Rest, sort of a vital thing in life. To sleep, nap, take moments out of the day to breathe deeply or pray.

I’ve never been good at resting. As a small child, I stopped taking naps early so that I would sleep through the night. It wasn’t until adulthood before I was any good at going to bed. I always wanted to stay up longer, squeeze just another hour out of my day to enjoy the night. As bedtime approached, I was often struck by the urge to make something or ten things before I called it a day.

I think it is easy to mistake solitude or non-productive moments as rest…scrolling endlessly online through things that so often are trying to make you angry or trying to sell you something.

It seems like the ever-present distractions only grow in their demands. Perhaps that’s part of aging, or perhaps that’s part of living in the internet age.

There are whole industries devoted to attracting and keeping your attention—including newspapers. Social media, advertisers, television, movies, books, these are all things that would like a piece of your focus. What is the saying? If the service is free, you are the product? In the internet age when so much of the online world is free to access, the cost is often your attention (so that advertisers can sell you something) or your data (so that advertisers can sell you something).

To be clear, I have no problem with advertising. Advertising is how the Chieftain keeps the doors open and the lights on, and I’d like to see our little weekly keep covering local news for the next century. That means helping local and regional advertisers connect with our local readers. (Have you met our excellent sales representative Stephanie McFadden? If you want to reach a local audience, you should give her a call.)

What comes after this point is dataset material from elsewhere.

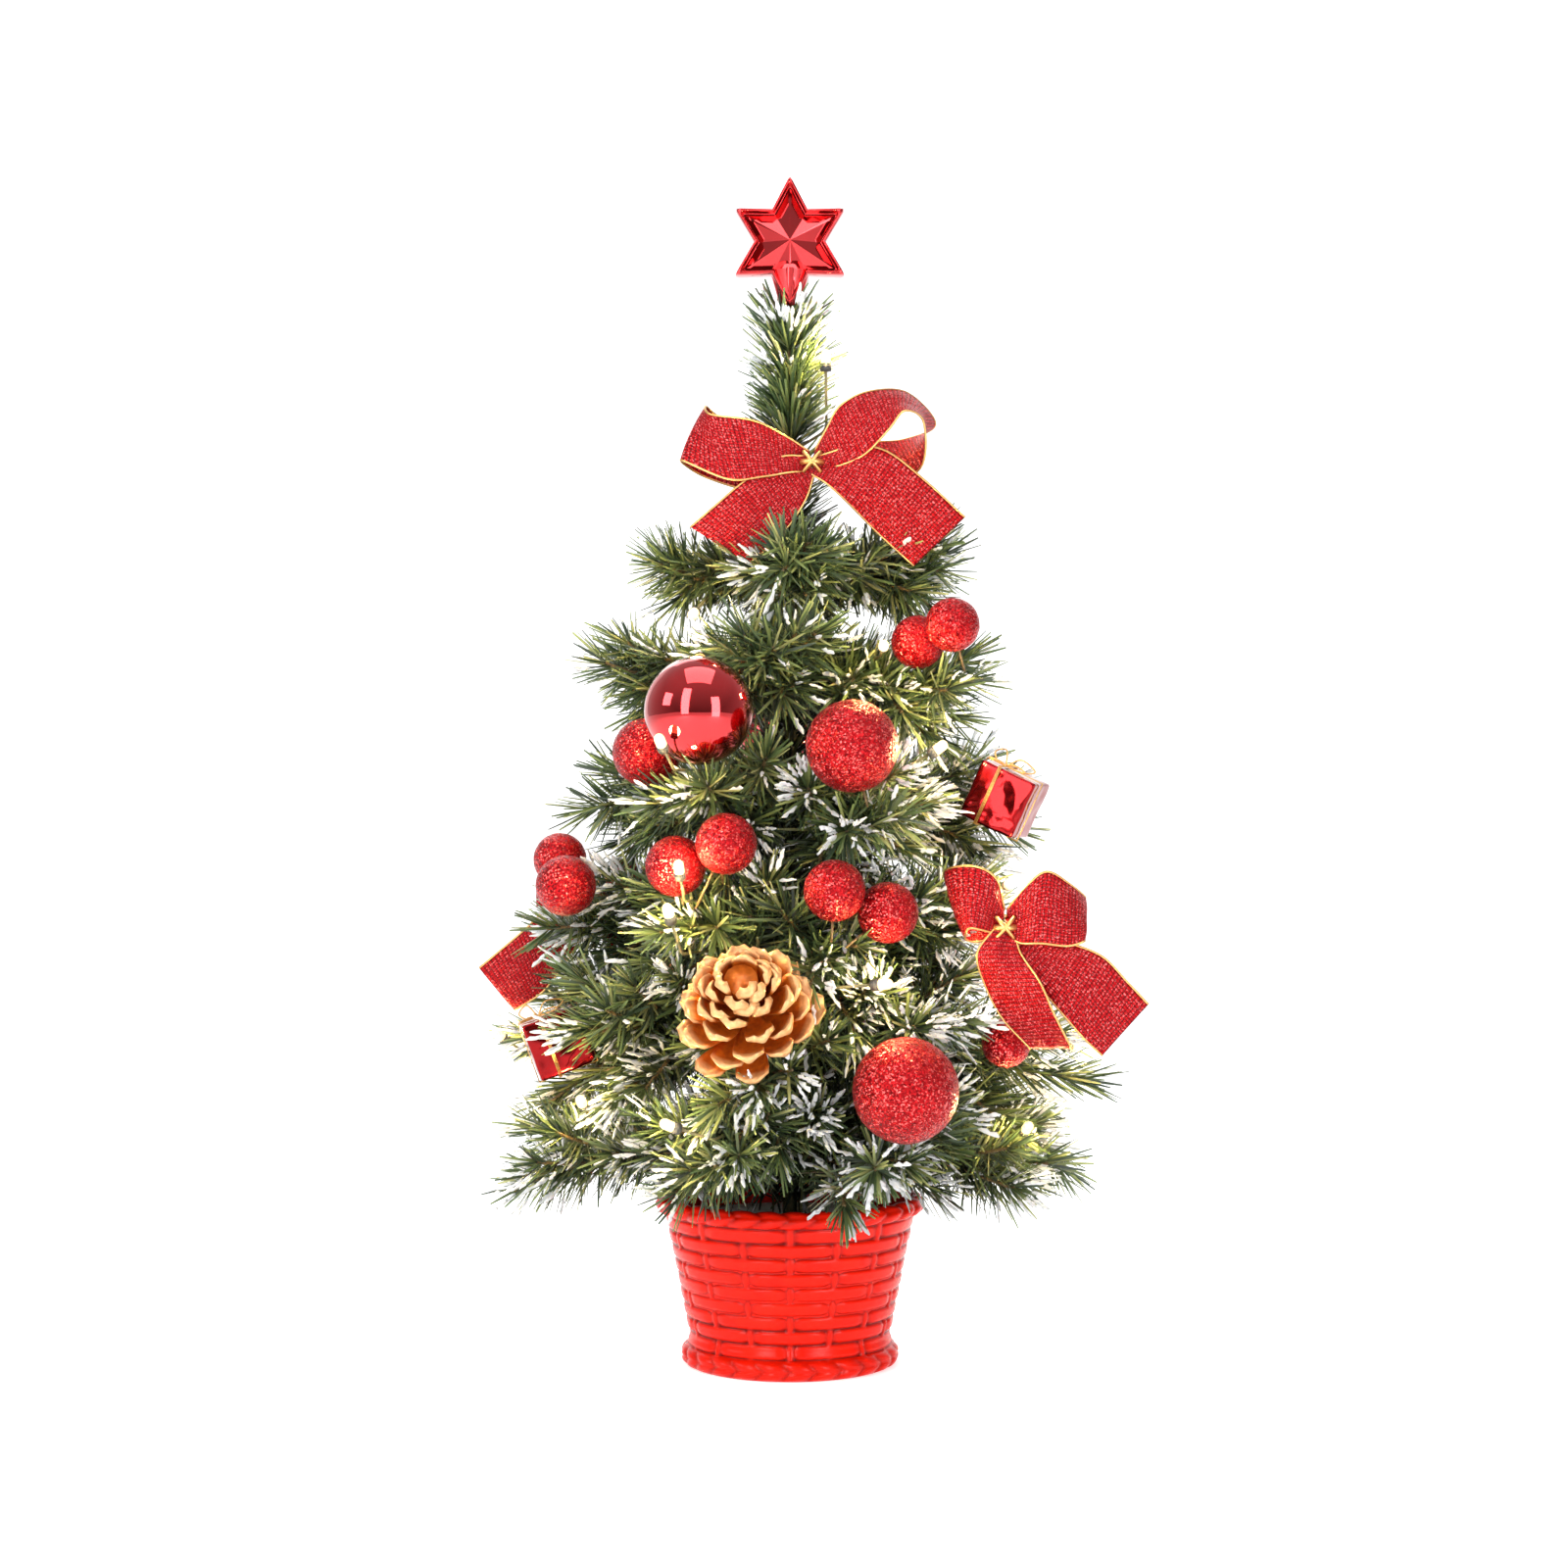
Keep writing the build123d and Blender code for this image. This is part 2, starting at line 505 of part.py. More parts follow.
def stem_point(name, place):
    """The nearest point on a branch's stem, and the core's radius there."""
    _, _, _, reach, core_r, _, _ = BRANCHES[name]
    frame = at_root(name)
    local = (frame.inverse() * Pos(*place)).position
    crest = SLEEVE_START + SLEEVE_FULL * (reach - SLEEVE_START)
    along = min(max(local.X, crest), reach - STEM_SHORT_OF_TIP)
    return (frame * Pos(along, 0, 0)).position, core_r


def pick(name, place, body_r):
    """The wire that ties an ornament to its branch, between the two surfaces."""
    foot, core_r = stem_point(name, place)
    line = Vector(*place) - foot
    unit = line.normalized()
    start = foot + unit * (core_r + PICK_STANDOFF)
    end = Vector(*place) - unit * (body_r + BORE_GAP)
    if (end - start).dot(unit) < PICK_LEAST:
        return []
    return [rod(start, end, PICK_R)]


def balls(name):
    """One or two balls on their wires, hollow where they are mirrored; the shiny one has a cap."""
    solids = []
    for place, r, host in BALLS[name]:
        ball = Sphere(r) - Sphere(r - BALL_WALL) if name in MIRROR_BALLS else Sphere(r)
        solids.append(Pos(*place) * ball)
        if name != "shiny_ball":
            solids += pick(host, place, r)
    if name == "shiny_ball":
        (x, y, z), r, _ = BALLS[name][0]
        lean = Pos(x, y, z) * Rot(CAP_LEAN, 0, 0)
        seat = sqrt(r * r - CAP_R * CAP_R)
        solids.append(lean * disc(r + BORE_GAP, seat + CAP_H, CAP_R))
    return solids


def cone(name):
    """A pine cone's outside, leaning outwards."""
    place, lean, turn, host = CONES[name]
    body = Pos(*place) * Rot(0, 0, turn) * Rot(lean, 0, 0) * turned(CONE_PROFILE)
    return [body, *pick(host, place, CONE_REACH)]


def gift(name):
    """A foil-wrapped box with a thread crossed round it."""
    place, lean, turn, host = GIFTS[name]
    half, out = GIFT_SIZE / 2, GIFT_SIZE / 2 + THREAD_T
    inside = block((-half, -half, -half), (half, half, half))
    hoop_x = block((-THREAD_W / 2, -out, -out), (THREAD_W / 2, out, out)) - inside
    hoop_y = block((-out, -THREAD_W / 2, -out), (out, THREAD_W / 2, out)) - inside
    thread = one(hoop_x + hoop_y)
    frame = Pos(*place) * Rot(0, 0, turn) * Rot(0, lean, 0)
    return [frame * inside, frame * thread]


def ribbon_part(outline, near, depth):
    """A flat piece of the bow: its outline in the front plane, from near to near + depth behind the knot."""
    face = make_face(Polyline(*[(x, near, z) for x, z in outline], close=True))
    return extrude(face, depth, dir=(0, 1, 0))


def bow(name):
    """Two closed loops, two tails in front of them, and the thread that ties the middle."""
    knot, turn, left_loop, right_loop, left_tail, right_tail = BOWS[name]
    half = LOOP_DEPTH / 2
    tail_y = -half - RIBBON_T - BOW_TAIL_SPLIT
    tie_y = tail_y - TIE_R - TIE_GAP
    solids = [
        ribbon_part(left_loop, -half, LOOP_DEPTH),
        ribbon_part(right_loop, -half, LOOP_DEPTH),
        ribbon_part(left_tail, tail_y, RIBBON_T),
        ribbon_part(right_tail, tail_y, RIBBON_T),
        rod((0, tie_y, -TIE_REACH), (0, tie_y, TIE_REACH), TIE_R),
    ]
    frame = Pos(*knot) * Rot(0, 0, turn)
    return [frame * solid for solid in solids]


def main():
    os.makedirs("parts", exist_ok=True)
    save("pot", pot())
    save("pot_filler", pot_filler())
    save("trunk", trunk())
    save("trunk_bindings", *trunk_bindings())
    save("top_sprig", top_sprig())
    save("light_wire", *light_wire())
    save("battery_housing", battery_housing())
    save("battery_cells", *battery_cells())
    save("battery_contacts", *battery_contacts())
    save("battery_door", battery_door())
    save("switch_slider", switch_slider())
    save("star_front_shell", star_shell(-1))
    save("star_back_shell", star_shell(1))
    save("star_socket", star_socket())
    for name in BRANCHES:
        save(f"branch_{name}", *branch(name))
    for name in BALLS:
        save(name, *balls(name))
    for name in CONES:
        save(name, *cone(name))
    for name in GIFTS:
        save(name, *gift(name))
    for name in BOWS:
        save(name, *bow(name))


main()
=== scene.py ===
"""Looks of the artificial tabletop tree: needles, ornaments, ribbon bows, lamps and the woven-look pot."""

import json
import math
import random

import bmesh
import bpy
from mathutils import Matrix, Vector, noise
from mathutils.bvhtree import BVHTree

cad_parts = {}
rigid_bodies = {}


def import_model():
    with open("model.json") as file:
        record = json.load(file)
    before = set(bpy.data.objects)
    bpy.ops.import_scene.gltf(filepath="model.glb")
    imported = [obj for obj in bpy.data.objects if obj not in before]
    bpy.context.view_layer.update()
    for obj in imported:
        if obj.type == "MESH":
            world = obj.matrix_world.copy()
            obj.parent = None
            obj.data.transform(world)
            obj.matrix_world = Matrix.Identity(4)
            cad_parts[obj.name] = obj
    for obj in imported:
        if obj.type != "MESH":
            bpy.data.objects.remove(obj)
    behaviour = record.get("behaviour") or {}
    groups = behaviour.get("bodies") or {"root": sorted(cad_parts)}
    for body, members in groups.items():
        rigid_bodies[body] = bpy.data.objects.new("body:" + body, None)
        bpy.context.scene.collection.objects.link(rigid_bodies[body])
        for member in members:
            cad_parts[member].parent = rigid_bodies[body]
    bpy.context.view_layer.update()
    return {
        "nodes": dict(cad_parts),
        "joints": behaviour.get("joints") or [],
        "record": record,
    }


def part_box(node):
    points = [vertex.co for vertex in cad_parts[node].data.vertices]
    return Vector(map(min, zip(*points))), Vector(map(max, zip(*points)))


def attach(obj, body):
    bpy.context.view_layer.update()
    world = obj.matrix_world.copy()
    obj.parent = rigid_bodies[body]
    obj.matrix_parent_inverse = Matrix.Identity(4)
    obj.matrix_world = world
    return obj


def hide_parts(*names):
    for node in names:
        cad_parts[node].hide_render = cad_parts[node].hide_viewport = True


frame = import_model()
RECORD = frame["record"]
NODE_BODY = {n: b for b, members in RECORD["behaviour"]["bodies"].items() for n in members}
NODE_SLOT = {row["node"]: row["material_slot"] for row in RECORD["subparts"]}
MM = 0.001
UP = Vector((0, 0, 1))

# Camera
EYE = Vector((-0.0025, -1.2, 0.2442))
LENS_MM, SENSOR_MM = 65.1, 36.0
LIGHT_AIM = (0, 0, 0.24)

# Needles
NEEDLE_LENGTH, NEEDLE_WIDTH, NEEDLE_THICK = 19 * MM, 1.15 * MM, 0.4 * MM
NEEDLE_SPACING = 0.37 * MM
WIRE_R = 0.75 * MM
FROSTED_KINDS = 5
TIP_MARGIN = 10 * MM
TWIG_REACH, TWIG_FLOOR = 118 * MM, 76 * MM
CLEAR_STEPS, CLEAR_STEP_MM = 14, 4
NEEDLE_GREENS = [(0.0, (0.02, 0.04, 0.018)), (0.3, (0.055, 0.095, 0.034)), (0.6, (0.13, 0.19, 0.06)),
                 (0.85, (0.27, 0.33, 0.10)), (1.0, (0.45, 0.45, 0.18))]
# Branches whose needles end further back from the CAD tip, in metres
TRIM = {"a_left": 30 * MM, "b_left": 26 * MM, "c_left": 24 * MM, "d_left": 10 * MM, "f_left": 3 * MM,
        "a_right": 12 * MM, "b_right": 15 * MM, "e_left": -3 * MM, "f_right": 5 * MM, "a_front": 8 * MM}
# How much of each branch's needles is frosted, from 0 to 1
FROST = {
    "a_front": 0.55, "a_left": 0.12, "a_right": 0.25, "b_left": 0.1, "b_right": 0.3, "b_front": 0.15,
    "c_left": 0.15, "c_front_left": 0.5, "c_front_right": 0.8, "c_right": 0.6, "d_left": 0.8,
    "d_front_left": 0.35, "d_front": 0.5, "d_right": 0.5, "e_left": 0.85, "e_front": 0.6,
    "e_front_right": 0.65, "e_right": 0.7, "e_far_left": 0.35, "f_left": 0.6, "f_front_left": 0.45,
    "f_front_right": 0.7, "f_right": 0.55,
}
USUAL_FROST = 0.4


# ---------------------------------------------------------------- camera, lights and floor
def link(name, data):
    """A new object in the scene."""
    made = bpy.data.objects.new(name, data)
    bpy.context.collection.objects.link(made)
    return made


def make_camera():
    data = bpy.data.cameras.new("camera")
    data.lens, data.sensor_width, data.clip_start = LENS_MM, SENSOR_MM, 0.05
    camera = link("camera", data)
    camera.location = EYE
    camera.rotation_euler = (math.pi / 2, 0, 0)
    bpy.context.scene.camera = camera


def softbox(name, place, width, height, watts):
    data = bpy.data.lights.new(name, "AREA")
    data.shape, data.size, data.size_y, data.energy = "RECTANGLE", width, height, watts
    lamp = link(name, data)
    lamp.location = place
    lamp.rotation_euler = (Vector(LIGHT_AIM) - Vector(place)).to_track_quat("-Z", "Y").to_euler()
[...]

My point is, it’s easy to think of time spent scrolling Twitter or watching YouTube as time spent resting. I’m not so sure it is.

Apparently being bored is critical to creativity. Repetitive tasks or idle moments can give you space to think in novel ways. Weeding the yard or washing the dishes could be the pathway to your next great idea.

Rest is not about production or labor or work. But it can be generative. The brain flips and flips and flips ideas when you’re bored and finds new versions of thoughts.

I am trying to rest better, but it is strangely difficult. Rest is something that takes practice and boundary setting. Putting the phone away between this hour and this hour. Ignoring chores and declining to work to take time for a meandering hike through Box Canyon.

I really love my work. It’s gratifying to do a job and to do it well. There is a deep satisfaction in making something that didn’t exist before, the newspaper versions of that being writing stories, taking photos and placing elements on a newspaper page. And newspapers are a wonderfully collaborative project. You need people to answer questions, people to ask the questions, to write, to photograph, to design, to edit, to copyedit, to place ads and create classifieds, to sell and buy ads in the first place, and of course to print the thing. Not to mention all those accounting and HR tasks that are part of any business.

The act of creation is such a human urge. I think any time you make something, that’s time well spent.

I found it surprisingly moving to cover the Fiber Arts show at this year’s Socorro County Fair, because the women I interviewed spoke about the fulfillment they find in making and the long tradition of fiber arts. For centuries people have been quilting and weaving—using those crafts not only to create something practical, but to create something beautiful that can tell a story. If you want to get pulled into an internet rabbit hole, Google the history of story quilts.

You won’t see my byline much in next week’s paper. That’s because I took a week of rest. I’m hoping I’ll come back with lots of vim and vigor, some energy created by my intentional pause. As we’re almost at the weekend, I hope you take some time to rest. To nap, or dance or contemplate the stars.